Do not labor in vain without joy. Find delight in purpose. You are in a perfect place where you can find delight and joy. And you see it! Jump in and develop. Spread cheer and joy!
Have faith and walk but stop worrying about where we’re going and just enjoy MY presence and our time. You have the people you need to lean on. You need to also have compassion for them but you need to cling to me. Learn my heart, my eyes and my hands. And then only see and seek my face. You don’t need to go do works, collect people, love better, be better or fit in. You only need to fall into me and dance and sing and delight in your Heavenly Father.
Always come to me. I wait to hear your voice and I love to hear your heart.)
The joy of the Lord is your strength–Nehemiah 8:10
It should be joy to walk with God. To hear His voice and read His word; trust Him for my worries and problems. So why isn’t it?
My prayer:
“Dear Lord, I thank you for who you are. Thank you for those you have sent to walk with me. You are so gracious in your blessings and all you provide. Thank you for words that I can understand and hear in your Word. Thank you for all I do not yet understand.
I pray that you would continue to work in me.
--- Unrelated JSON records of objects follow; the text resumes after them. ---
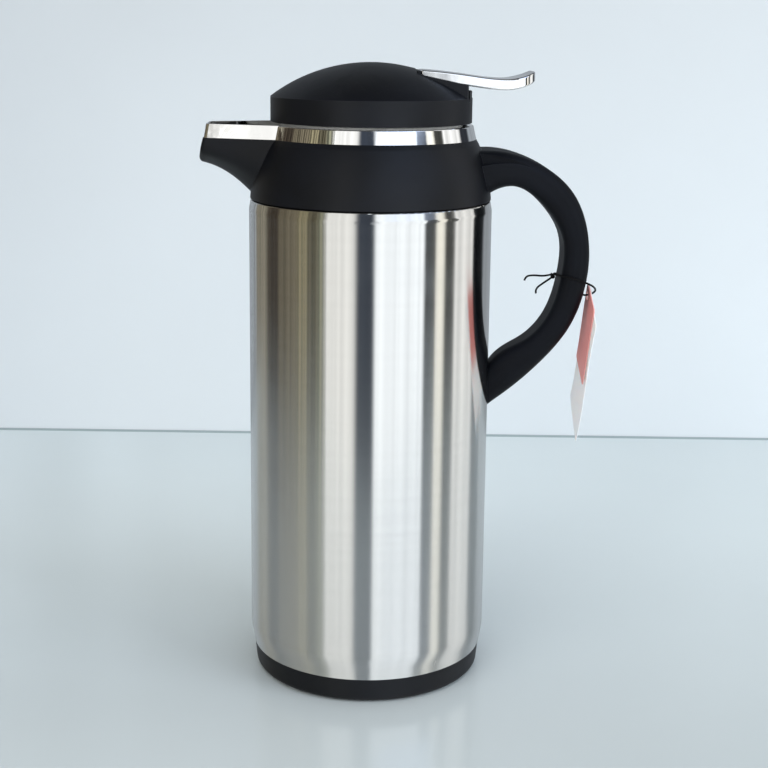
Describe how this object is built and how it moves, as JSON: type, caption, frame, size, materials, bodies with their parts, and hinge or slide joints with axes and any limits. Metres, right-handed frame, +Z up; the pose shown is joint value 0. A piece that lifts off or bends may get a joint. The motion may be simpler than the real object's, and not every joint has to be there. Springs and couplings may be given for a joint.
{
  "type": "vacuum jug",
  "caption": "Tall steel-cased vacuum serving jug with a spout, a loop handle and a lift-out lid whose thumb lever opens the pouring valve.",
  "frame": {"origin": "centre of the base, on the surface the jug stands on", "axes": "+Z up along the body's axis, +X towards the handle, -X towards the spout, +Y to the left of someone who looks along +X"},
  "size_m": [0.2045, 0.124, 0.318],
  "materials": {
    "steel": "fine circumferential brushing, satin",
    "black_plastic": "moulded, slightly satin",
    "chrome": "bright plating over moulded plastic",
    "glass": "silvered vacuum glass",
    "rubber": "matt",
    "silicone": "translucent white silicone",
    "white_plastic": "natural moulded plastic",
    "stainless": "turned stainless steel",
    "string": "thin elastic cord, black",
    "red_card": "coated card, salmon red",
    "white_card": "coated card"
  },
  "bodies": {
    "jug": {"outer_casing": "steel", "base_ring": "black_plastic", "foot_ring": "rubber", "base_cap": "black_plastic", "bottle_cushion": "rubber", "bottle_outer_wall": "glass", "bottle_inner_wall": "glass", "neck_seal": "silicone", "collar": "black_plastic", "pour_bowl": "black_plastic", "trim_ring": "chrome", "handle": "black_plastic", "handle_screws": "stainless", "tag_string": "string", "string_knot": "string"},
    "lid": {"lid_shell": "black_plastic", "lid_plug": "white_plastic", "plug_gasket": "silicone", "lid_screws": "stainless", "lever_pin": "stainless"},
    "lever_unit": {"lever": "chrome", "rocker": "black_plastic"},
    "valve": {"valve_stem": "white_plastic", "valve_disc": "white_plastic", "valve_seal": "silicone", "valve_spring": "stainless"},
    "tags": {"red_card": "red_card", "white_card": "white_card"}
  },
  "joints": [
    {"name": "lid_lift", "type": "slide", "parent": "jug", "child": "lid", "axis": [0, 0, 1], "range_m": [0, 0.09]},
    {"name": "lever_press", "type": "hinge", "parent": "lid", "child": "lever_unit", "pos_m": [0.038, 0, 0.3035], "axis": [0, 1, 0], "range_deg": [0, 8], "stiffness_Nm_per_rad": 0.9, "springref_deg": -6.88},
    {"name": "valve_lift", "type": "slide", "parent": "lid", "child": "valve", "axis": [0, 0, 1], "range_m": [0, 0.0055], "deforming": ["valve_spring"]},
    {"name": "tag_swing", "type": "hinge", "parent": "jug", "child": "tags", "pos_m": [0.1136, 0, 0.1994], "axis": [0, 1, 0], "range_deg": [-10, 12]}
  ],
  "couplings": [
    {"joint": "valve_lift", "follows": "lever_press", "m_per_rad": 0.038}
  ]
}
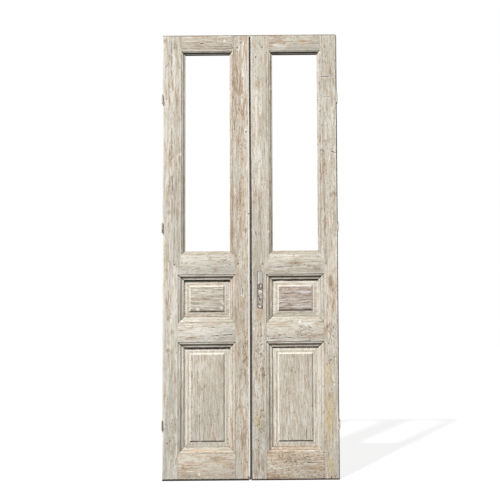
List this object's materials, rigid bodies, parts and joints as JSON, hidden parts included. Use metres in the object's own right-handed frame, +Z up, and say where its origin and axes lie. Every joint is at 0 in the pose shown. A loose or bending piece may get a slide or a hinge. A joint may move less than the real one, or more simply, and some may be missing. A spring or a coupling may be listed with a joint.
{
  "type": "pair of french doors",
  "caption": "Pair of old panelled double doors: tall open glazed area above a small and a tall fielded panel in each leaf, butt hinges, mortise lock with escutcheon.",
  "frame": {"origin": "bottom centre of the pair: half way across, half way between the hinge knuckles in front and the back faces, at the foot of the leaves", "axes": "+Z up, -Y towards the viewer and the way the leaves open, +X to the viewer's right"},
  "size_m": [0.955, 0.0544, 2.4],
  "materials": {
    "stripped_pine": "matt, limewashed",
    "panel_board": "matt, limewashed",
    "peg_wood": "matt",
    "old_iron": "rusted, matt",
    "worn_brass": "dull, patinated"
  },
  "bodies": {
    "jamb_hinges": {"left_jamb_plate_low": "old_iron", "left_hinge_pin_low": "old_iron", "left_jamb_plate_mid": "old_iron", "left_hinge_pin_mid": "old_iron", "left_jamb_plate_top": "old_iron", "left_hinge_pin_top": "old_iron", "right_jamb_plate_low": "old_iron", "right_hinge_pin_low": "old_iron", "right_jamb_plate_mid": "old_iron", "right_hinge_pin_mid": "old_iron", "right_jamb_plate_top": "old_iron", "right_hinge_pin_top": "old_iron"},
    "left_leaf": {"left_hinge_stile": "stripped_pine", "left_meeting_stile": "stripped_pine", "left_top_rail": "stripped_pine", "left_lock_rail": "stripped_pine", "left_frieze_rail": "stripped_pine", "left_bottom_rail": "stripped_pine", "left_small_panel": "panel_board", "left_tall_panel": "panel_board", "left_tenon_wedges": "peg_wood", "left_pegs": "peg_wood", "left_leaf_plate_low": "old_iron", "left_leaf_plate_mid": "old_iron", "left_leaf_plate_top": "old_iron", "left_hinge_screws": "old_iron", "left_strike_plate": "old_iron", "left_strike_screws": "old_iron"},
    "right_leaf": {"right_hinge_stile": "stripped_pine", "right_meeting_stile": "stripped_pine", "right_top_rail": "stripped_pine", "right_lock_rail": "stripped_pine", "right_frieze_rail": "stripped_pine", "right_bottom_rail": "stripped_pine", "right_small_panel": "panel_board", "right_tall_panel": "panel_board", "right_tenon_wedges": "peg_wood", "right_pegs": "peg_wood", "right_leaf_plate_low": "old_iron", "right_leaf_plate_mid": "old_iron", "right_leaf_plate_top": "old_iron", "right_hinge_screws": "old_iron", "right_forend": "old_iron", "right_forend_screws": "old_iron", "right_escutcheon_screws": "old_iron", "right_lock_case": "old_iron", "right_lock_cap": "old_iron", "right_escutcheon": "worn_brass"},
    "latch": {"latch_bolt": "worn_brass"},
    "bolt": {"dead_bolt": "old_iron"},
    "spindle_follower": {"follower": "old_iron"}
  },
  "joints": [
    {"name": "left_swing", "type": "hinge", "parent": "jamb_hinges", "child": "left_leaf", "pos_m": [-0.473, -0.02275, 1.2], "axis": [0, 0, -1], "range_deg": [0, 110]},
    {"name": "right_swing", "type": "hinge", "parent": "jamb_hinges", "child": "right_leaf", "pos_m": [0.473, -0.02275, 1.2], "axis": [0, 0, 1], "range_deg": [0, 110]},
    {"name": "latch_slide", "type": "slide", "parent": "right_leaf", "child": "latch", "axis": [-1, 0, 0], "range_m": [-0.0025, 0.008]},
    {"name": "bolt_slide", "type": "slide", "parent": "right_leaf", "child": "bolt", "axis": [-1, 0, 0], "range_m": [0, 0.02]},
    {"name": "follower_turn", "type": "hinge", "parent": "right_leaf", "child": "spindle_follower", "pos_m": [0.0525, 0.00475, 1.03], "axis": [0, -1, 0], "range_deg": [-8.5, 26]}
  ],
  "couplings": [
    {"joint": "follower_turn", "follows": "latch_slide", "rad_per_m": 55.556}
  ]
}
I am stubborn and sometimes I don’t listen on purpose. I pray you would forgive my attitude and rebellion as I choose to lay both of them down. I choose to forgive myself for my rebellion because it made me feel foolish, ashamed, wrong and full of regret. I choose to release myself from my hurt, resentment, bitterness and anger and I ask that you bless me.
I choose to change my vision to see all of the little things you do for me daily; to be grateful, to recognize Grace and to walk steadily behind you rather than at my own pace. I will not get this right perfectly but I pray that you will help me see and hear the Grace you have for me so that I will not judge myself as I learn and stumble.
My heart is still yours. My yes is still yours. I accept your grace and your rest.
Amen”
A thousand tiny moments. In a million different ways you can look back and see something from a new angle with just the tiniest shift in perspective.
It’s so interesting, the fear of rest, because I so often long for rest. In my mind rest is often synonymous with peace, and yet that fear of letting go creeps in.
Love that He sent you a letter 🙂 Thank you for sharing. I will find rest as I walk with Him at work or at home. Ultimately there is no lasting or transcending peace without abiding in Him, now it’s just remembering that when I go into my own autopilot mode!